Z-ordering produces narrow per-file min-max ranges for all clustered dimensions simultaneously. A file in a Z-ordered table by (region, product_id) contains rows from a limited range of regions and a limited range of product IDs — its min-max statistics are tight. A query for a specific region AND product_id can skip all files whose region range or product_id range does not include the query values.

Z-Ordering Multi-Dimensional Data Skipping diagram
Figure 1: Z-ordering clusters rows by multiple dimensions, enabling aggressive data skipping for any filter combination.

Z-Ordering vs. Single-Column Sorting

DimensionSingle-Column SortZ-Ordering
Best query filterSort column onlyAny clustered column or combination
File skipping for filter on col AExcellent (if sorted on A)Good
File skipping for filter on col BPoor (if sorted on A)Good
File skipping for filter on A AND BGood for A, poor for BExcellent
Best forPredictable, single-column query patternsAd-hoc analytics with variable filters

Z-ordering is most valuable for tables used in exploratory analytics where query patterns vary — analysts filter on different column combinations depending on the question they are answering. For operational dashboards with fixed, predictable filters, simple sorting on the primary filter column is often sufficient and has lower computational overhead.

Z-Ordering in Practice with Dremio

Dremio applies Z-ordering as part of its Automated Table Optimization feature. When Z-ordering is configured for an Iceberg table, Dremio's background optimization process applies the Z-curve algorithm to the table's data files during compaction runs, rewriting files with optimally clustered row ordering.

Configuring Z-ordering in Dremio: ALTER TABLE my_table CLUSTER BY (region, product_category, customer_segment). After configuration, Dremio's optimizer automatically maintains the clustering during future compaction cycles. Dremio can also combine Z-ordering with file size optimization — ensuring that Z-ordered files are also optimally sized, not just optimally ordered.

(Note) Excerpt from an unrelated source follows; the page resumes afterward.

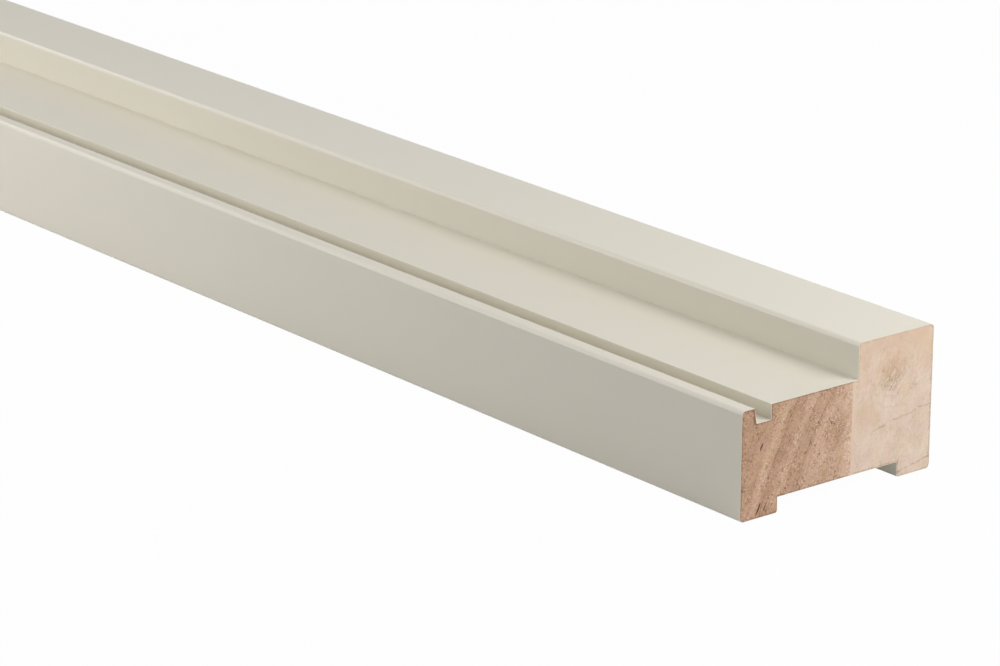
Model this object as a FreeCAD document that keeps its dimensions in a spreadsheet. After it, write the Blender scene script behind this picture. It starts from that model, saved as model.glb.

Z-Ordering Compaction Result diagram
Figure 2: Compaction with Z-ordering produces optimally clustered files for multi-dimensional data skipping.

Z-Ordering Best Practices

Applying Z-ordering effectively requires careful column selection:

  • Cluster by 2–4 high-impact columns. Z-ordering effectiveness diminishes with more than 4 columns — the Z-curve space becomes too high-dimensional for effective clustering. Choose the 2–4 columns most commonly used in query filters.
  • Prioritize high-cardinality filter columns. Z-ordering is most effective for columns with many distinct values (product_id, customer_id, transaction_id). Low-cardinality columns (status, region) benefit more from partitioning than Z-ordering.
  • Apply Z-ordering at the Gold layer. The Gold layer tables queried by BI tools benefit most from Z-ordering — the query patterns are known, and the read performance improvement directly impacts user-facing dashboard latency.
  • Combine with partitioning. Z-ordering works within partitions. A table partitioned by days(event_date) and Z-ordered by (customer_id, product_id) within partitions benefits from partition pruning for date filters AND Z-order skipping for customer/product filters.

Summary

Z-ordering is the most powerful data layout optimization for tables with diverse, multi-dimensional query patterns. By co-locating rows with similar values across multiple clustered dimensions, Z-ordering enables aggressive data skipping for any combination of filter predicates — making it ideal for the ad-hoc analytical workloads of the Gold layer.

Combined with hidden partitioning (for coarse-grained file elimination) and file size compaction (for optimal I/O), Z-ordering is the final layer of a comprehensive data layout optimization strategy for Apache Iceberg tables. Dremio's automated table optimization applies all three layers transparently, maintaining optimal table performance without manual DBA intervention.